Some blush compacts blend both a Deco border frame with a pinup script inside but you should pick one as your dominant voice. If your compact design leans Deco, Art Deco font styles for luxury makeup lines can help you select typefaces that hold up in that context.

What about color palettes that complement pinup lettering?

Pinup era advertising used a specific set of colors that still work beautifully on compacts:

  • Cherry red and cream the classic pinup combo. High contrast, instantly recognizable.
  • Hot pink and black bold, playful, and very 1950s.
  • Gold foil on deep red or burgundy gives a luxe, collectible feel.
  • Teal and coral a mid-century palette that feels fresh without losing the vintage connection.
  • Black and blush pink sophisticated and modern while still reading retro.

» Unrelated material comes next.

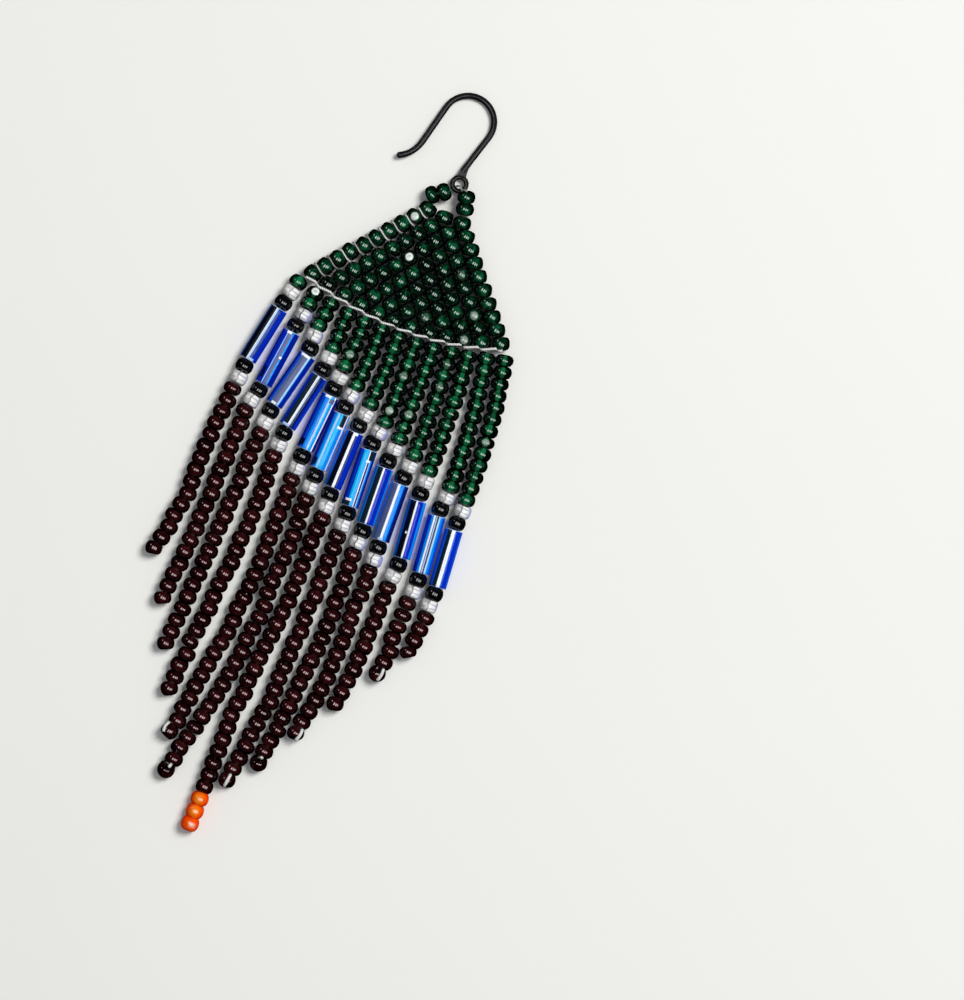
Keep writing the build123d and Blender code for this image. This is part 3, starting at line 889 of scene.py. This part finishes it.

A font like Cadillac with its bold, confident strokes pairs especially well with high-contrast two-tone palettes where the lettering needs to anchor the whole design.

What should you check before sending pinup lettering to print?

Here's a practical checklist for getting pinup era lettering production-ready on a limited edition blush compact:

  • ✅ Print the lid design at 100% actual size and confirm every word is readable
  • ✅ Request a physical proof from your manufacturer screen colors and print colors are not the same
  • ✅ Confirm your font license covers commercial use on physical products
  • ✅ Test how the lettering looks on the actual compact material (metal, acrylic, plastic)
  • ✅ Check that decorative swashes don't get cut off by the compact's edge or hinge
  • ✅ Prepare a version without swashes for smaller applications like the box spine or bottom label
  • ✅ Ensure the font file includes all characters you need, including any accented letters for international shade names
  • ✅ Save outlined vector files never send live type to a packaging printer

Start by collecting three to five pinup script fonts, printing them at compact size on paper, and holding them at arm's length. The one you can still read wins. Then move to material testing with your manufacturer. That's the fastest path from concept to a compact worth collecting.